It's ECC memory, memtest isn't going to show memory errors because ECC is correcting them. Running those test will only illicit more MCA messages, they won't show up as memory errors with a test because ECC does what it's supposed to do, correct those errors.

cracauer@ · Sep 11, 2023

memtest86(+) allows you to turn ECC off.

Overall, however, I always had to fall back to physically removing DIMMs to identify faulty ones.

memtest is also a no-load test. A test such as SuperPI is better at uncovering RAM problems such as timing problems.

kibsd · Sep 11, 2023

ah, ok, so I'll check tomorrow with turning ECC off!

cracauer@ Checking each DIMM to find out is what I actually tried to avoid

Why didn't it work out in your case?

I'll take a look at SuperPI!

cracauer@ · Sep 11, 2023

kibsd said:
cracauer@ Checking each DIMM to find out is what I actually tried to avoid Why didn't it work out in your case?

I was too dumb to map messages to which DIMM they refer to

smithi · Sep 11, 2023

kibsd said:
The errors mostly occur when the server gets some load on its disks ..

Tried another power supply?

PMc · Sep 11, 2023

When I got such errors, it read
MCA: Address 0x18d5b1b40 (Mode: Physical Address, LSB: 6)
(note the "Physical Adress" mention - whatever that means...)

I then found these addresses to match those in sysctl vm.phys_segs, and the latter ones are shown with their NUMA domains.
And I know which memory is in which NUMA domain (because they have different size

). That reduced the problem to two possible sticks, which then were easy to swap around.

kibsd · Sep 13, 2023

well .. that's not going so good. I checked with sysctl vm.phys_segs and dmesg but it seems I have only NUMA domains "0" if any at all.

Memtest86 (Passmark) which even in the free version supports ECC error reporting will not show any errors.

Power supply I found a rather interesting idea -- there are redundant power supplies installed in the chassis. How would I test those - just remove one each time? As they both draw power which adds up to total consumption in regular / dual mode I supposed they would compensate for each others instabilities!?

No more ideas on how to track the addresses given to the actuall DIMMS via the Memory Array Mapped Addresses?

ralphbsz · Sep 14, 2023

The last time this happened to me (on an IBM/Lenovo rackmount server), I used Lenovo documentation and the BIOS together. There was a way to look at error counters from the BIOS, and map them to physical DIMMs. You may want to look for Supermicro documentation.

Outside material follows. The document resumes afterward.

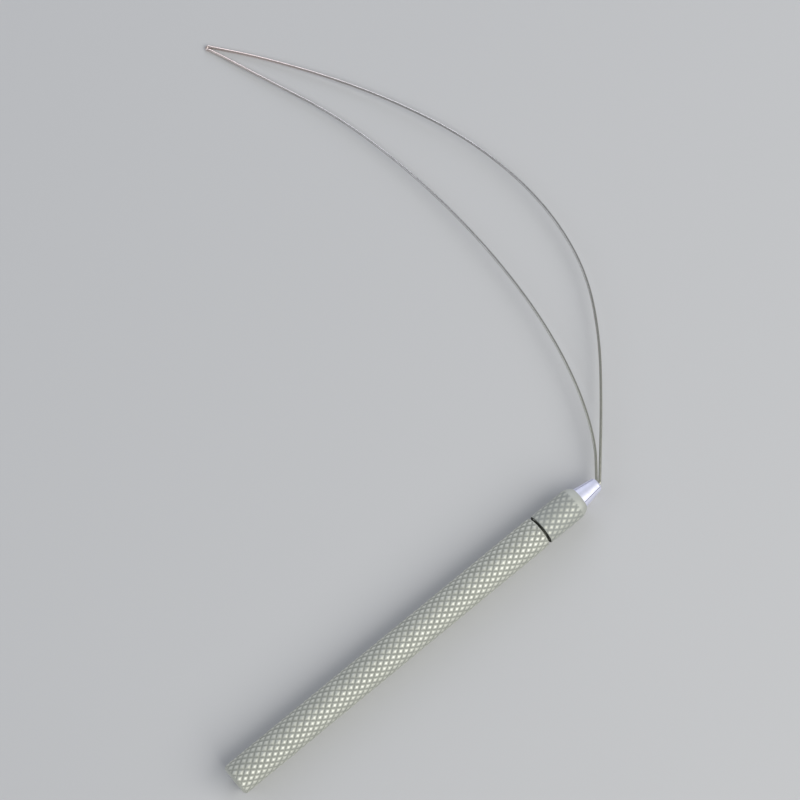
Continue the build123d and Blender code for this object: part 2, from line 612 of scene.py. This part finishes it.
@dataclass(frozen=True)
class DrawnWire:
    """Spring wire with the die's fine lines along it, a warm straw tint towards its tip, dull at the chuck.

    Attributes:
        name: The material's name.
        bright: Colour of the clean wire.
        lined: Colour in the die lines.
        straw: Colour of the warm tint at the tip.
        greyed: Colour of the wire near the chuck, dulled by the fingers.
        roughness: Roughness of the clean wire.
        line_scale: Die lines across the wire's radius.
        patch_scale: Broad patches across the wire's radius.
        relief: Height of the die lines, in millimetres.
    """

    name: str
    bright: Colour
    lined: Colour
    straw: Colour
    greyed: Colour
    roughness: float
    line_scale: float = 9.0
    patch_scale: float = 1.6
    relief: float = 0.006

    def material(self) -> bpy.types.Material:
        """Builds the material from the wire's own drawn, near_tip and near_chuck attributes."""
        graph = Graph(self.name)
        drawn = graph.mark(Mark.DRAWN, "Vector")
        lines = graph.noise(drawn, self.line_scale, 5.0, 0.65)
        patches = graph.noise(drawn, self.patch_scale, 3.0)
        colour = graph.tint(lines.smooth(0.35, 0.7), self.lined, self.bright)
        chuck = graph.mark(Mark.NEAR_CHUCK) * (patches * 0.8 + 0.5)
        colour = graph.tint(chuck, colour, self.greyed)
        tip = graph.mark(Mark.NEAR_TIP) * (patches * 0.8 + 0.5)
        colour = graph.tint(tip, colour, self.straw)
        rough = self.roughness + (0.6 - lines) * 0.22 + patches * 0.08 + chuck * 0.06
        return graph.finish(
            Base_Color=colour,
            Metallic=1.0,
            Roughness=rough,
            Normal=graph.bump(lines, self.relief * MM, 0.7),
        )


@dataclass(frozen=True)
class PalePaper:
    """The floor's matte off-white, a little darker in broad soft clouds."""

    name: str = "pale_floor"
    colour: Colour = (0.57, 0.573, 0.58)
    cloud_scale: float = 6.0
    cloud_shade: float = 0.97

    def material(self) -> bpy.types.Material:
        """Builds the material, with a faint unevenness in its colour."""
        graph = Graph(self.name)
        cloud = graph.noise(graph.place(), self.cloud_scale, 2.0)
        darker = tuple(self.cloud_shade * part for part in self.colour)
        return graph.finish(Base_Color=graph.tint(cloud, self.colour, darker), Roughness=0.9)


BARREL_FINISH = SatinAluminium(
    name="satin_aluminium_barrel",
    groove=(0.46, 0.47, 0.43),
    flank=(0.67, 0.68, 0.62),
    crest=(0.75, 0.76, 0.69),
    mottle=0.35,
    roughness=0.64,
    burnish=0.08,
)
NUT_FINISH = SatinAluminium(
    name="satin_aluminium_nut",
    groove=(0.48, 0.495, 0.47),
    flank=(0.59, 0.605, 0.565),
    crest=(0.67, 0.68, 0.61),
    mottle=0.50,
    roughness=0.72,
    burnish=0.08,
)
NICKEL_FINISH = NickelPlate(
    name="polished_nickel_collet",
    bright=(0.77, 0.78, 0.90),
    hazed=(0.73, 0.74, 0.85),
    roughness=0.62,
)
WIRE_FINISH = DrawnWire(
    name="drawn_spring_wire",
    bright=(0.72, 0.70, 0.68),
    lined=(0.42, 0.41, 0.40),
    straw=(0.79, 0.67, 0.62),
    greyed=(0.54, 0.54, 0.46),
    roughness=0.15,
)


# --- Pieces ---


@dataclass
class Piece:
    """What every sub-assembly has: its name, the body it rides on, its CAD node, its slot and its finish."""

    name: str
    body: Body
    node: str
    slot: Slot
    finish: Any
    sharp_deg: float

    def shape(self, draft: MeshDraft) -> None:
        """Adds the piece's surfaces to a draft; each sub-assembly has its own."""
        raise NotImplementedError

    def make(self) -> bpy.types.Object:
        """Makes the piece, dresses it, hangs it on its body's empty and hides the CAD node it replaces.

        Returns:
            The finished object.
        """
        draft = MeshDraft()
        self.shape(draft)
        piece = draft.make(self.name, self.sharp_deg)
        piece.data.materials.append(self.finish.material())
        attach(piece, self.body.value)
        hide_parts(self.node)
        return piece


@dataclass
class Barrel(Piece):
    """The handle: knurled from end to end, with a threaded spigot at its front and the collet's bore."""

    name: str = "barrel_knurled"
    body: Body = Body.HANDLE
    node: str = "barrel"
    slot: Slot = Slot.KNURLED_ALUMINIUM
    finish: Any = BARREL_FINISH
    sharp_deg: float = 34.0
    radius: float = 3.5
    length: float = 80.0
    end_chamfer: float = 0.5
    front_round: float = 0.6
    relief_front: float = 80.5
    relief_radius: float = 2.4
    spigot_front: float = 87.0
    spigot_chamfer: float = 0.25
    collet_bore: float = 1.8
    collet_bore_back: float = 74.5
    tail_bore: float = 0.9
    tail_bore_back: float = 68.0
    back_rings: tuple[float, ...] = (0.0, 0.35, 1.2, 2.1, 2.92)
    shoulder_radius: float = 2.85
    relief_corner: float = 0.08
    mouth_chamfer: float = 0.12
    bore_middle: float = 81.0
    chamfer_rows: int = 6
    round_rows: int = 9
    knurl: Knurl = field(default_factory=Knurl)
    thread: ScrewThread = field(default_factory=ScrewThread)

    def envelope(self, along: np.ndarray) -> np.ndarray:
        """The largest radius at each place: a 45 degree chamfer behind and a quarter round in front."""
        chamfer = self.radius - self.end_chamfer + along
        into_round = np.clip(along - (self.length - self.front_round), 0.0, self.front_round)
        front = self.radius - self.front_round + np.sqrt(self.front_round**2 - into_round**2)
        return np.minimum(np.minimum(chamfer, front), self.radius)

    def shape(self, draft: MeshDraft) -> None:
        """Adds the whole handle as one turned surface, from its back face round to the bottom of its bore."""
        angles = self.knurl.angles()
        back = np.linspace(0.0, self.end_chamfer, self.chamfer_rows)
        turn = np.radians(np.linspace(0.0, 90.0, self.round_rows))
        front = self.length - self.front_round + self.front_round * np.sin(turn)
        middle = self.knurl.places(back[-1], front[0])
        along = np.concatenate([back[:-1], middle, front[1:]])
        thread = self.thread.band(self.relief_front, self.spigot_front, angles, 0.0)
        cap = self.thread.major - self.spigot_chamfer + (self.spigot_front - thread.along)
        thread = replace(thread, radius=np.minimum(thread.radius, cap[:, None]))
        back_face = [(0.0, ring) for ring in self.back_rings]
        shoulder = [
            (self.length, self.shoulder_radius),
            (self.length, self.relief_radius + self.relief_corner),
            (self.length + self.relief_corner, self.relief_radius),
            (self.relief_front, self.relief_radius),
        ]
        bore = [
            (self.spigot_front, self.collet_bore + self.mouth_chamfer),
            (self.spigot_front - self.mouth_chamfer, self.collet_bore),
            (self.bore_middle, self.collet_bore),
            (self.collet_bore_back, self.collet_bore),
            (self.collet_bore_back, self.tail_bore),
            (self.tail_bore_back, self.tail_bore),
            (self.tail_bore_back, 0.0),
        ]
        # Painted shade: the gap at the shoulder and the bore are marked to come out darker.
        bands = [
            Band.plain(back_face, angles),
            self.knurl.band(along, self.envelope(along), self.radius),
            Band.plain(shoulder, angles, gap_shade=1.0),
            thread,
            Band.plain(bore, angles, gap_shade=0.6),
        ]
        lathe(draft, bands, angles, closed=False, pattern=self.knurl)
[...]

richardtoohey2 · Sep 14, 2023

The last time this happened to me was on Supermicro but I didn't find anything obvious to help map the error message to the appropriate physical bank. The server was just entering use so it was easiest just to swap out the two RAM sticks (not so easy if you've got 4 or 8 sticks). And one quiet day (ha!) I'll try and figure out how to find which of the sticks was bad.

blanchet · Sep 14, 2023

Supermicro x11 motherboards have a Baseboard Management Controller (BMC) with a web interface on a dedicaded network interface.
Connect to this web interface and then check the System Event Log (SEL). It will tell you which DIMM has encountered the errors.

kibsd · Sep 14, 2023

I was working myself through the management interface already some time before and indeed I found errors about a faulty module there.

I removed it but unfortunately now I don't see any errors in the BMC anymore but just in my /var/log/messages.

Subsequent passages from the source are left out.